As of Feb. 13, Route 519, which currently terminates at the park-and-ride in Delmar, will be extended into Voorheesville. Kazlo said CDTA’s planning department is still working on the details of routing but said its terminus would likely be near the Voorheesville Public Library. 

Bringing back service, Kazlo said, “really came down to the community reaching out to us and engaging with us about the route.” Residents asked if there’s a “possibility to bring this back,” she said, and “we went out and had a community meeting,” at which there was “quite a bit of support for it.”

“So we felt it was a good time to extend that route,” she said, “give it a try and see how it goes.”

At that November meeting, Carm Basile, the CDTA’s chief executive officer, was asked if the pandemic hadn’t happened, would Route 719 still run. “Probably not,” he answered.

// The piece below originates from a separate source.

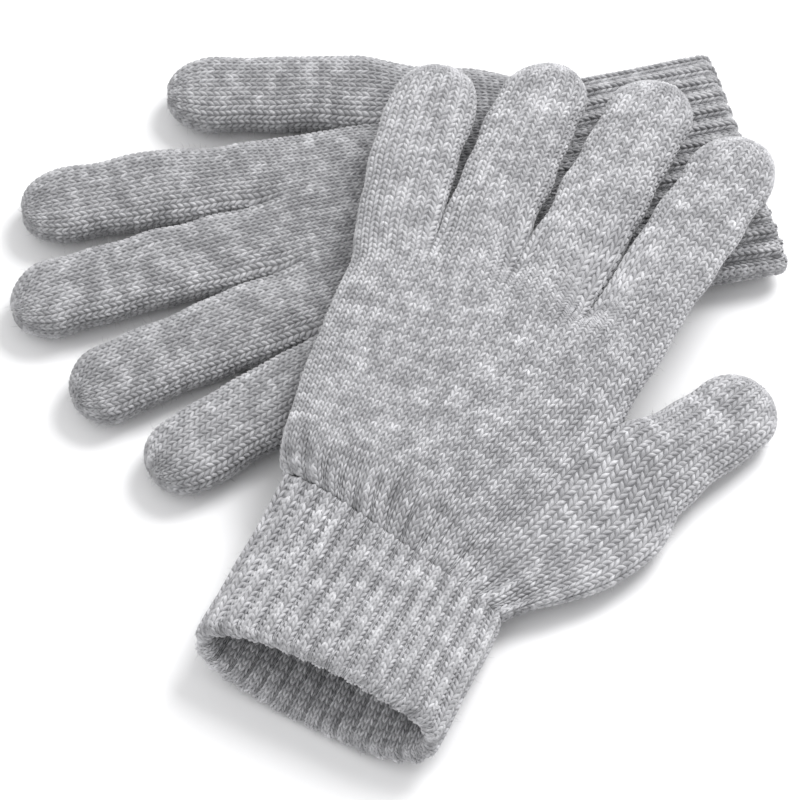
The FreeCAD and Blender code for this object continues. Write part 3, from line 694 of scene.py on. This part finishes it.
def cuffGrids(glove, wristRing):
    own = glove.own
    mouthTall = own["mouthTall"]
    length, wall = shape["cuffLength"], shape["wall"]
    spacing = np.tile(ribSpread, 10 * shape["wales"] // len(ribSpread))
    fold = cuffRows["fold"]
    profile = [(length - fold) * k / cuffRows["outer"] for k in range(cuffRows["outer"] + 1)]
    path = [(d, wall) for d in profile]
    for k in range(1, cuffRows["rim"]):
        turn = math.pi * k / cuffRows["rim"]
        path.append((length - fold + fold * math.sin(turn), wall + fold * (1 - math.cos(turn))))
    rowHeight = knit["row"] / mm
    path += [(length - fold - rowHeight * k, wall + 2 * fold) for k in range(cuffRows["inner"] + 1)]
    rings = []
    for d, inset in path:
        share = smooth(d / length) if glove.side == "left" else d / length
        edges = [a + (b - a) * d / length for a, b in zip(own["wristEdges"], own["mouthEdges"])]
        half = (edges[0] - edges[1]) / 2 - inset
        middle = (edges[0] + edges[1]) / 2
        tall = (shape["thick"] + (mouthTall - shape["thick"]) * share) / 2 - inset
        y, z = ovalRing(spacing, half, tall, shape["power"] - 0.3 * share)
        lean = own["skew"] * y * (1 - d / length)
        low = 0.5 - z / mouthTall  # 1 at the underside of the mouth, 0 at its top
        toThumb = smooth(0.5 - y / (2 * half))
        further = own["reach"][0] + (own["reach"][1] - own["reach"][0]) * toThumb * (0.35 + 0.65 * low)
        further = further + own["reach"][2] * smooth(low)
        rings.append(np.stack([-d + lean - further * smooth(d / length), y + middle, z], axis=1))
    rings = np.array(rings)
    centre = np.array([(mouthTall / 2 - shape["thick"] / 2) * smooth(d / 40) for d, inset in path])
    base = glove.drop(rings[..., 0] * 0, rings[..., 1])
    fade = np.array([1 - smooth(d / 36) for d, inset in path])
    rings[..., 2] += shape["thick"] / 2 + centre[:, None] + base * fade[:, None]
    fadeIn = np.array([1 - smooth(k / 5) for k in range(len(path))])
    rings = rings + (wristRing - rings[0])[None] * fadeIn[:, None, None]
    return closeRing(rings)


def ribRelief(grid, strength):
    # the knit ribs stand out and the purl columns lie back
    out = gridNormals(grid)
    column = np.arange(grid.shape[1]) % len(ribSpread)
    proud = np.where(column == 1, 1.0, -1.0)
    return grid + out * (proud[None, :] * strength[:, None])[..., None]


def gathers(grid, rows, seed):
    # pleats where the rib draws the palm in
    out = gridNormals(grid)
    column = np.arange(grid.shape[1]) % (grid.shape[1] - 1)
    wave = np.array([noise.noise(Vector((c * 0.33, seed, 0.7))) for c in column])
    wave[-1] = wave[0]
    fade = smooth(np.arange(rows) / 3) * (1 - smooth((np.arange(rows) - 4) / 10))
    return grid + out * (wave[None] * fade[:, None] * 2.6)[..., None]


elastic = {
    "rows": 5,
    "sides": 6,
    "radius": 0.35 * mm,
    "fromRim": 4,        # stitch rows between the fold and the first elastic row
    "outerRows": 15,     # stitch rows that the elastic rows are spread over, in each layer
    "innerRows": 12,
    "twist": 0.9,        # turn from one point of a ring to the next
}


def elasticPiece(glove, side, outerGrid, innerGrid):
    # rings of elastic yarn laid in between the cuff's two layers
    points, faces = [], []
    sides, around = elastic["sides"], 10 * shape["wales"]
    for k in range(1, elastic["rows"] + 1):
        place = k / (elastic["rows"] + 1)
        a = outerGrid[int(round(place * elastic["outerRows"])) + elastic["fromRim"], :-1]
        b = innerGrid[-(int(round(place * elastic["innerRows"])) + elastic["fromRim"]), :-1]
        outward = a - b
        outward /= np.linalg.norm(outward, axis=1, keepdims=True)
        line = (a + b) / 2
        ahead = np.array((*glove.heading, 0.0))
        base = len(points)
        for c in range(around):
            for q in range(sides):
                turn = 2 * math.pi * q / sides + c * elastic["twist"]
                points.append(line[c] + elastic["radius"] * (math.cos(turn) * outward[c]
                                                              + math.sin(turn) * ahead))
        for c in range(around):
            for q in range(sides):
                e, f = base + c * sides, base + (c + 1) % around * sides
                faces.append((e + q, e + (q + 1) % sides, f + (q + 1) % sides, f + q))
    mesh = bpy.data.meshes.new(side + "CuffElastic")
    mesh.from_pydata([tuple(p) for p in points], [], faces)
    mesh.materials.append(elasticMaterial)
    mesh.polygons.foreach_set("use_smooth", [True] * len(mesh.polygons))
    piece = bpy.data.objects.new(side + "CuffElastic", mesh)
    bpy.context.scene.collection.objects.link(piece)
    return piece


for side in ("right", "left"):
    glove, grids = buildGlove(side)
    done = {}
    for name, (grid, spots) in grids.items():
        done[name] = liftGrid(glove, name, grid, spots)
    cuff = cuffGrids(glove, done["low"][0][:-1])[::-1]  # rows now run from the hidden end to the wrist
    rows = done["low"].shape[0]
    fadeRib = (1 - smooth(np.arange(rows) / 8)) * (0.45 + 0.55 * smooth(np.arange(rows) / 3))
    done["low"] = ribRelief(done["low"], fadeRib * 0.95)
    done["low"] = gathers(done["low"], rows, 3.0 if side == "left" else 8.0)
    fromFold = np.arange(cuff.shape[0]) - cuffRows["inner"]
    toWrist = cuff.shape[0] - 1 - np.arange(cuff.shape[0])
    ribStrength = (0.35 + 0.6 * smooth(fromFold / 9)) * (0.45 + 0.55 * smooth(toWrist / 3))
    cuff = ribRelief(cuff, ribStrength)
    seed = 5.0 if side == "left" else 40.0
    for name in done:
        done[name] = rough(done[name], 1.0, 17.0, seed)
    cuff = rough(cuff, 0.7, 20.0, seed)
    world = {name: glove.world(grid) for name, grid in done.items()}
    cuff = glove.world(cuff)
    palm = side + "_palm"
    n, low, high = shape["wales"], shape["lowRows"], shape["highRows"]
    rim = cuffRows["outer"] + cuffRows["rim"] // 2
    front = [(world["low"][:, :5 * n + 1], 0, 0, False), (world["high"][:, :4 * n + 1], 0, low, False)]
    back = [(world["low"][:, 5 * n:], 5 * n, 0, False), (world["high"][:, 4 * n:], 6 * n, low, False)]
    upper = knitPiece(side + "HandUpper", side, front)
    under = knitPiece(side + "HandUnder", side, back)
    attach(upper, palm)
    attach(under, palm)
    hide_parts(side + "_hand")
    for m, digit in enumerate((*fingers, "thumb")):
        tube = (world[digit], digitColumns * (m + 1), low + high, True)
        piece = knitPiece(side + digit.capitalize(), side, [tube])
        body = side + "_" + digit
        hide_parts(body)
        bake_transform(piece)
    outer = knitPiece(side + "CuffRib", side, [(cuff[-rim - 1:], 0, cuffRows["firstOuter"], False)])
    inner = knitPiece(side + "CuffFacing", side, [(cuff[:-rim], 0, cuffRows["firstInner"], False)])
    laid = elasticPiece(glove, side, cuff[-rim - 1:], cuff[:-rim])
    for piece, node, slot in ((outer, "_cuff_rib", "ribbed_knit"), (inner, "_cuff_facing", "ribbed_knit"),
                              (laid, "_cuff_elastic", "elastic_yarn")):
        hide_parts(side + node)
        if side == "left":
            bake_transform(piece)
        else:
            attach(piece, palm)
    print(side, "glove knitted")


# table, light and camera
stage = {
    "floor": "#f4f4f5",
    "floorReach": 3.0,
    "world": "#ffffff",
    "worldStrength": 0.75,
    "key": {"place": (0.75, 0.75, 1.2), "size": 0.8, "power": 24.0},
    "fill": {"place": (-0.9, -0.4, 1.0), "size": 1.4, "power": 4.0},
    "elevation": 55.0,
    "distance": 1.5,
    "lens": 226.1,
    "aim": (0.0004545, -0.001478, 0.0),
}


def addFloor():
    mesh = bpy.data.meshes.new("table")
    reach = stage["floorReach"]
    mesh.from_pydata([(-reach, -reach, 0), (reach, -reach, 0), (reach, reach, 0), (-reach, reach, 0)], [],
                     [(0, 1, 2, 3)])
    table = bpy.data.objects.new("table", mesh)
    bpy.context.scene.collection.objects.link(table)
    material = bpy.data.materials.new("paleTable")
    material.use_nodes = True
    shader = material.node_tree.nodes["Principled BSDF"]
    shader.inputs["Base Color"].default_value = linear(stage["floor"])
    shader.inputs["Roughness"].default_value = 0.9
    shader.inputs["Specular IOR Level"].default_value = 0.1
    mesh.materials.append(material)


def addLight(name):
    wanted = stage[name]
    lamp = bpy.data.lights.new(name, "AREA")
    lamp.shape = "SQUARE"
    lamp.size = wanted["size"]
    lamp.energy = wanted["power"]
    item = bpy.data.objects.new(name, lamp)
    bpy.context.scene.collection.objects.link(item)
    item.location = wanted["place"]
    item.rotation_euler = (-Vector(wanted["place"])).to_track_quat("-Z", "Y").to_euler()


def addCamera():
    lens = bpy.data.cameras.new("view")
    lens.lens = stage["lens"]
    lens.sensor_width = 36.0
    lens.clip_start = 0.05
    lens.clip_end = 20.0
    camera = bpy.data.objects.new("view", lens)
    bpy.context.scene.collection.objects.link(camera)
    aim = Vector(stage["aim"])
    tilt = math.radians(stage["elevation"])
    way = Vector((0.0, -math.cos(tilt), math.sin(tilt)))
    camera.location = aim + way * stage["distance"]
    camera.rotation_euler = (-way).to_track_quat("-Z", "Y").to_euler()
    bpy.context.scene.camera = camera


addFloor()
addLight("key")
addLight("fill")
world = bpy.data.worlds.new("studio")
world.use_nodes = True
world.node_tree.nodes["Background"].inputs["Color"].default_value = linear(stage["world"])
world.node_tree.nodes["Background"].inputs["Strength"].default_value = stage["worldStrength"]
bpy.context.scene.world = world
addCamera()
bpy.context.scene.view_settings.view_transform = "Standard"

print("scene ready")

Another attendee jumped in and said that the CDTA keeps route performance reports on its website. “And it was written in there, they’re going to do away with 719,” he said “The writing’s on the wall.”

Basile also pushed back on attendees who said Route 719 was busy by pointing out the CDTA had an electronic counting system that largely said it wasn’t. “We make adjustments for the service type, you know, and everyone’s telling me that it was ‘full bus, full bus, full bus.’ Let’s just say that the numbers that we had don't agree with that,” he said.

According to the five years of available CDTA data, from 2014-15 to 2018-19, the number of riders per hour on Route 719 was 7.6, 10.3, 9.7, 8.1, and 6.5. 

The “productivity target” for a commuter route, like 719, was over 12 riders per hour, Ross Farrell, director of planning for the CDTA, told The Enterprise in August 2021. Of 50 bus routes, Route 719 was in the bottom five, with just six or seven riders per hour, Farrell said at the time.

Asked this week about the rider threshold, Kazlo said CDTA wasn’t worried about it “right out of the gate.” She said CDTA wants to bring service back to the area because there had been ardent support for it. “So we’re bringing it back and seeing if the community is going to jump on board and ride with us,” she said. 

But that’s not to say the transit authority won’t evaluate the route and ridership in the future, she said; the CDTA is confident right now that bringing service back “is a good thing.”

Kazlo said, with any route, the CDTA likes to have six to eight months worth of data to evaluate before it starts looking at route productivity. But it would be about a full year before it fully evaluates at how the new service is performing.